Protecting Accounts, Wallets, and Identity

Anyone who has interacted with Havowex should immediately implement containment and recovery measures before communicating further with individuals connected to the platform.

Reset passwords associated with email accounts, cryptocurrency exchanges, and wallets; enable two-factor authentication and terminate all other active sessions. Notify any exchanges or services involved in the transactions, provide relevant TxIDs, and request that suspicious accounts or addresses be flagged according to policy.

Move remaining assets to newly created wallets secured with fresh seed phrases, revoke existing token approvals where applicable, and monitor for signs of identity theft. If identification documents were uploaded, consider placing fraud alerts or credit monitoring protections where available.

The Core Question That Reveals the Truth

A platform can advertise fairness, responsible gaming, and regulatory compliance while still operating a fee-to-withdraw scheme. For sites such as Havowex, the critical issue is not the quality of the marketing claims but whether withdrawals are genuinely processed.

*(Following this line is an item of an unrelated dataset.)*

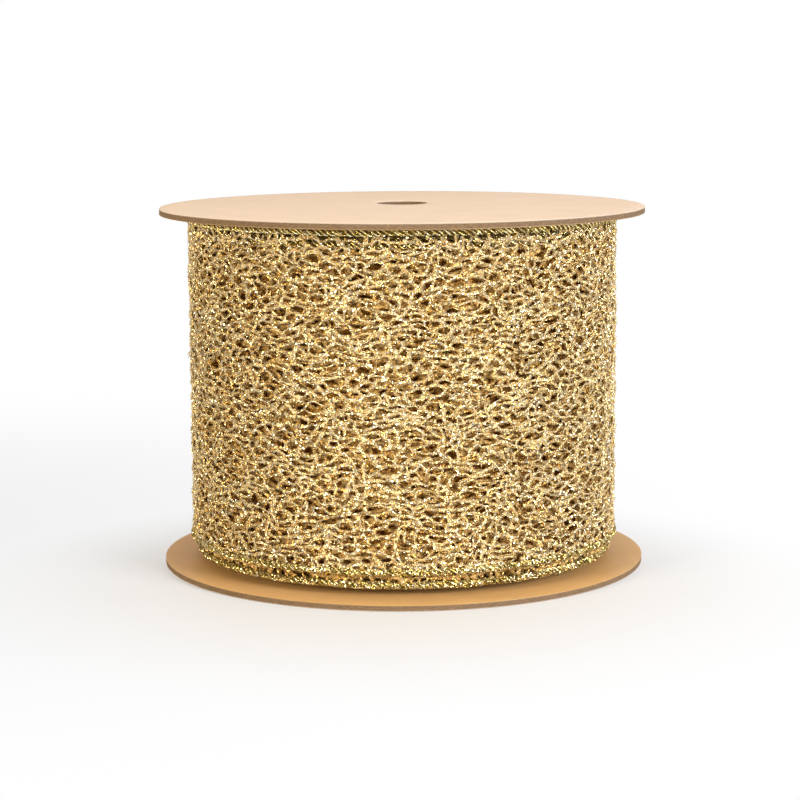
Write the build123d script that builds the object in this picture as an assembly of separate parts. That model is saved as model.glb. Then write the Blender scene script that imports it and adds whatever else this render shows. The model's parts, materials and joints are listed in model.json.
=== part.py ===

Evidence should always outweigh presentation. Missing licenses, copied website content, newly registered domains, manufactured reviews, hidden ownership, and repeated payment demands are often enough to expose the underlying operation.

When documenting suspicious activity, preserve wallet addresses, transaction IDs, screenshots, emails, and support communications. Detailed records provide exchanges, financial institutions, law enforcement agencies, and identity-protection services with concrete evidence rather than general descriptions.

Ultimately, the most effective question is simple: if every claim displayed on the website were removed, what independent proof would remain? The answer often exposes missing regulation, fabricated credibility, and the fee-to-withdraw tactics that define schemes like Havowex.